We have to face that our biblical ancestors are flawed and not just a little flawed. The truth is that we don’t have examples of perfect human beings in Torah.
Isaac seems almost invisible to us, as he is limited and does not come into his fullness due the severe trauma of coming so close to being sacrificed by his own father. Rebecca and Jacob co-conspire; they lie and manipulate to steal Esau’s birthright. Joseph is a braggart and also lies and manipulates, and his brothers are so jealous of him, that they throw him into a pit to die. Moses is short-tempered and reluctant, and at times overly protective of his position of power. David is so covetous of Uriah’s wife, that he sleeps with her, gets her pregnant and then tries to cover up his misdeeds by sending Uriah to the front lines of battle to die; and then David marries Uriah’s wife. These are just a few of the many more examples of flawed behavior in the Tanakh. Yet these same flawed figures also have moments that are worthy of praise. They are generous, loyal, brave, self-sacrificing, wise. Some have deep moments of spiritual connection. Some reflect deeply on their lives and try to make amends and do deep teshuvah. We see the teshuvah impulse in the book of Psalms which is attributed to King David.
We read the stories of our biblical ancestors over and over again, week after week, year after year, and look for lessons in their lives. You could say that their flaws make them seem more human, more relatable. That does not mean, however, that we should erase or excuse their flaws. Because they have impact.
Our flaws also have impact.
In Torah, human frailty appears hyperbolic which makes it harder to ignore. The frailties become a giant mirror that we can hold up to ourselves to ask difficult questions. Who among us has ever been jealous or shown signs of entitlement, arrogance, anger or impatience? Who among us has ever lacked compassion for another, or been blinded by our needs and desires? Who among us has fought to maintain control? Who among us has bent the truth to manipulate an outcome? And yet, even if we have erred in those directions, we are not all that. Yes we are flawed, but that’s not the whole story. We have also been generous, loyal, brave, self-sacrificing, wise. Some of us have had moments of deep spiritual connection. Some of us are here today because we are deeply committed to doing teshuvah. And at times, that can be super hard because we also know that some of our actions have had a negative impact on others. We can’t erase that. But still, while holding the truth of what we’ve done, we can also do better, because teshuvah is a journey that also has impact.

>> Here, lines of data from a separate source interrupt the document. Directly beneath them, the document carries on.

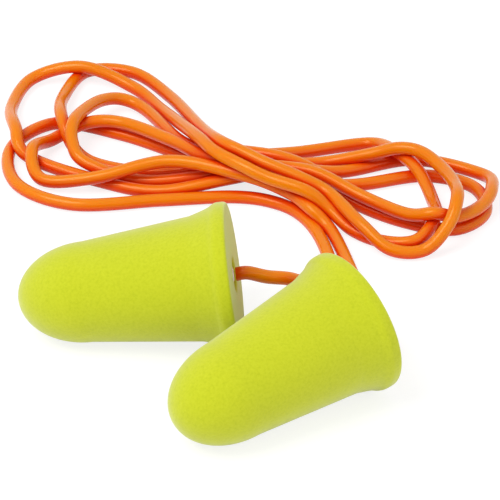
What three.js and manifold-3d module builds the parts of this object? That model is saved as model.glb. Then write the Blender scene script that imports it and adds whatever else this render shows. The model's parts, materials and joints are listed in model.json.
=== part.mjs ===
// A pair of foam ear plugs joined by one thin cord, lying on a flat surface with the cord
// gathered in a loose bundle behind them.
//
// Millimetres, +Z up. The origin is on the surface, under the middle of the two plugs.
// The left plug lies along X with its nose towards -X; the right plug lies in front of it.

import * as THREE from 'three';
import { mergeVertices } from 'three/addons/utils/BufferGeometryUtils.js';
import Module from 'manifold-3d';

const wasm = await Module();
wasm.setup();

// ---------------------------------------------------------------- driving dimensions

// foam plug, measured along its axis from the flat end face
const PLUG_LENGTH = 25;
const NOSE_LENGTH = 8;
const NOSE_RADIUS = 5.8;
const FLARE_LENGTH = 4.4;        // where the body starts to open into the skirt
const FLARE_RADIUS = 7.2;
const LIP_LENGTH = 1.9;
const LIP_RADIUS = 8.4;
const LIP_SHOULDER = 0.35;       // rounding of the lip's front edge
const LIP_ROUNDING = 0.5;        // rounding of the lip's back edge
const LIP_FLAT = 0.35;           // how far the soft lip is pressed flat by the surface
const NOSE_FLAT = 0.08;          // the same under the nose

// cord and its seat in the plug
const CORD_DIAMETER = 1.6;
const CORD_SIDES = 8;
const CORD_END_LENGTH = 8;       // length of cord inside each plug
const CORD_STRAIGHT = 1.5;       // straight stretch of cord out of each end face
const BOND_LENGTH = 6;
const BOND_WALL = 0.4;
const FIT_GAP = 0.3;             // clearance between pieces that touch
const BORE_END_GAP = 0.6;        // clearance past the buried end of the cord
const MOUTH_RADIUS = 2.4;        // dimple that the cord makes in the end face
const MOUTH_DEPTH = 0.7;

// where the plugs lie: middle of the end face, and the way the end face looks
const LEFT_FACE = new THREE.Vector2(3.1, 8.2);
const LEFT_HEADING = 0;
const RIGHT_FACE = new THREE.Vector2(16.9, -0.4);
const RIGHT_HEADING = 35;

const LATHE_SEGMENTS = 36;

// worked out from the values above
const CORD_RADIUS = CORD_DIAMETER / 2;
const BOND_INNER_RADIUS = CORD_RADIUS + FIT_GAP;
const BOND_OUTER_RADIUS = BOND_INNER_RADIUS + BOND_WALL;
const BORE_RADIUS = BOND_OUTER_RADIUS + FIT_GAP;
const BORE_DEPTH = CORD_END_LENGTH + BORE_END_GAP;

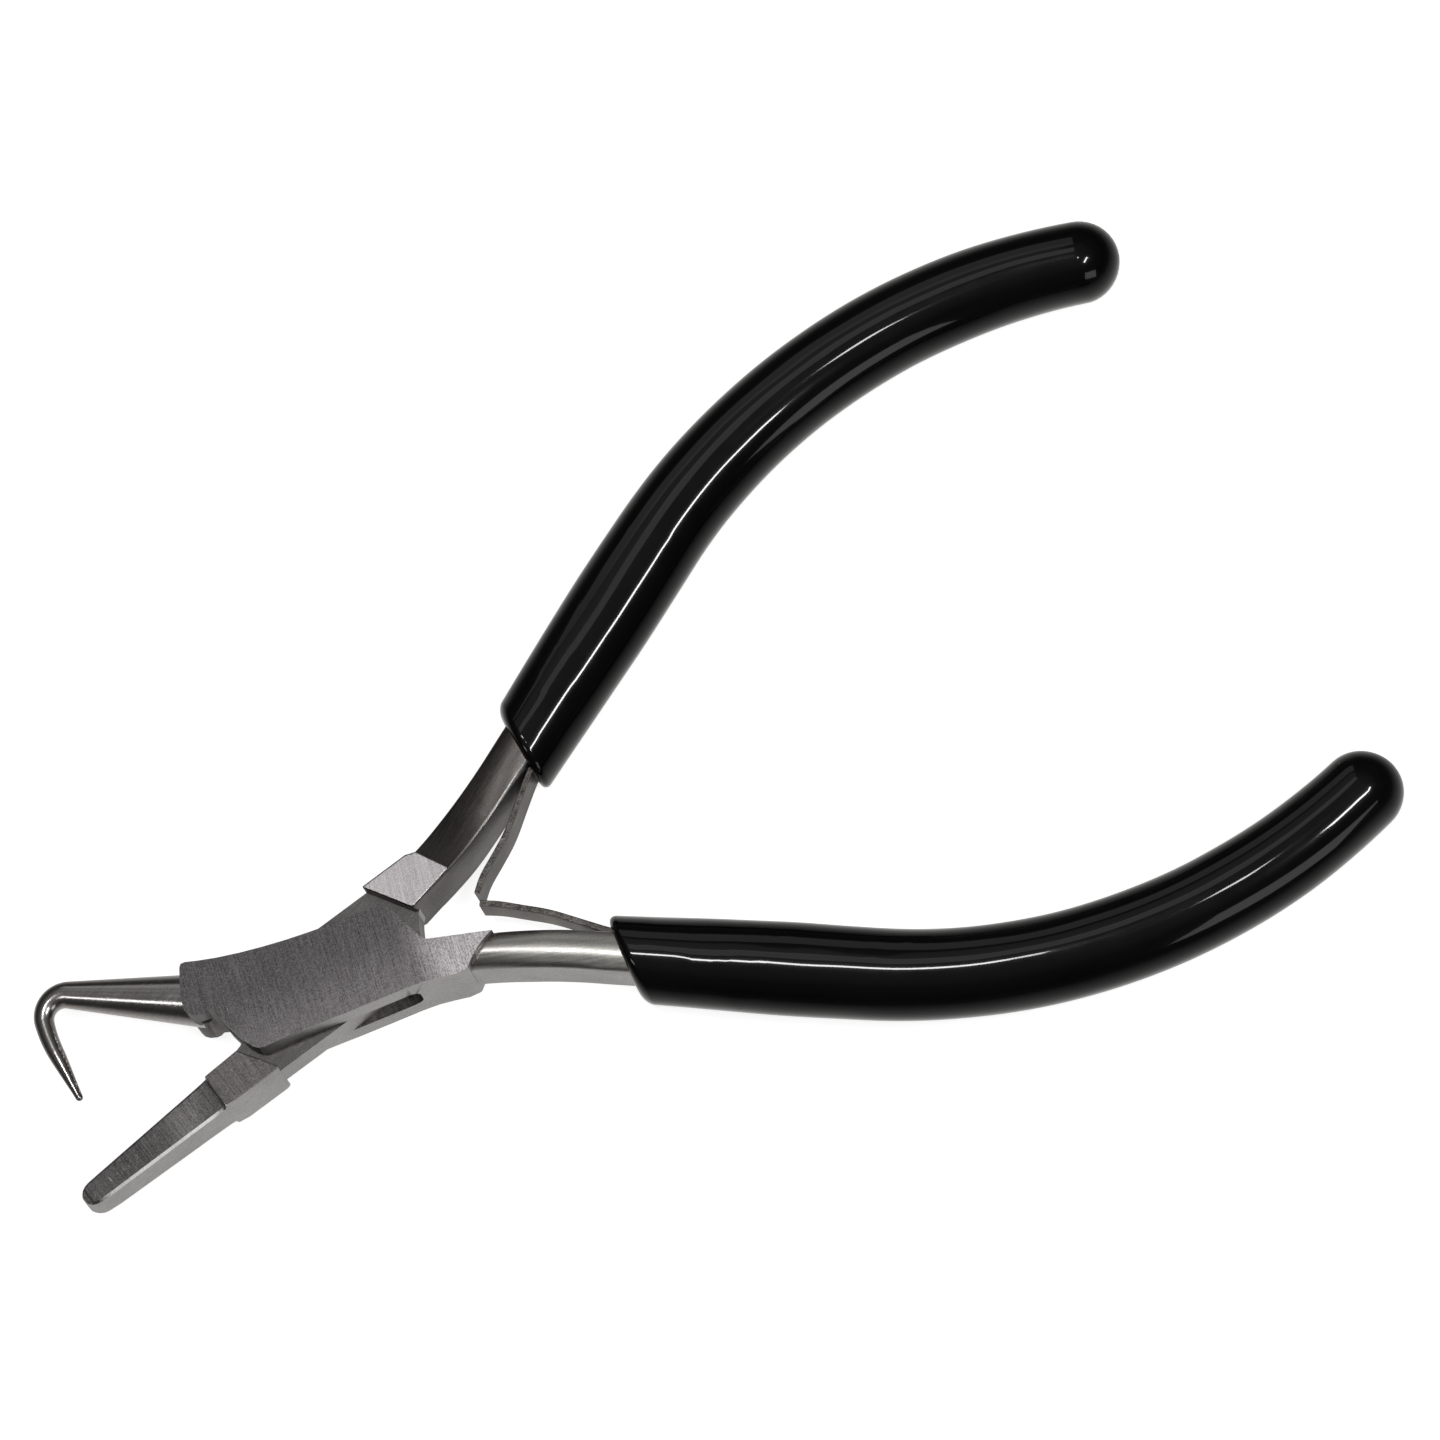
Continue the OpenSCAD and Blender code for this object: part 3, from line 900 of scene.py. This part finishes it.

Torah teaches us that the journey of trying to create a rich meaningful life, of trying to build family and community is of key importance – of trying to find a place for God/goodness to dwell within us. All of that is the path to redemption. Like with our biblical ancestors, there are so many obstacles in the way; some are out of our control and some are not. The obstacles that are more within our control are likely more ego-based. They are the flaws that we can do something about.
In recognizing the flaws of our ancestors, we are asked to recognize the flaws in ourselves, in our communities and in our history. During the Days of Awe, we focus on what needs to be corrected and healed. And at the same time, we must give ourselves and our ancestors kavod, for journeying, for trying in the state of brokenness.
We have made mistakes and we are more than our mistakes. We are not perfect and never will be. Perfect does not exist. Perfect is static and lifeless. Trying, being awake to the moment, responding with our heart, serving with love, having the courage to recognize the truth of who we are in the moment, is the work of Teshuvah. We must commit to that journey. That is why we are here today.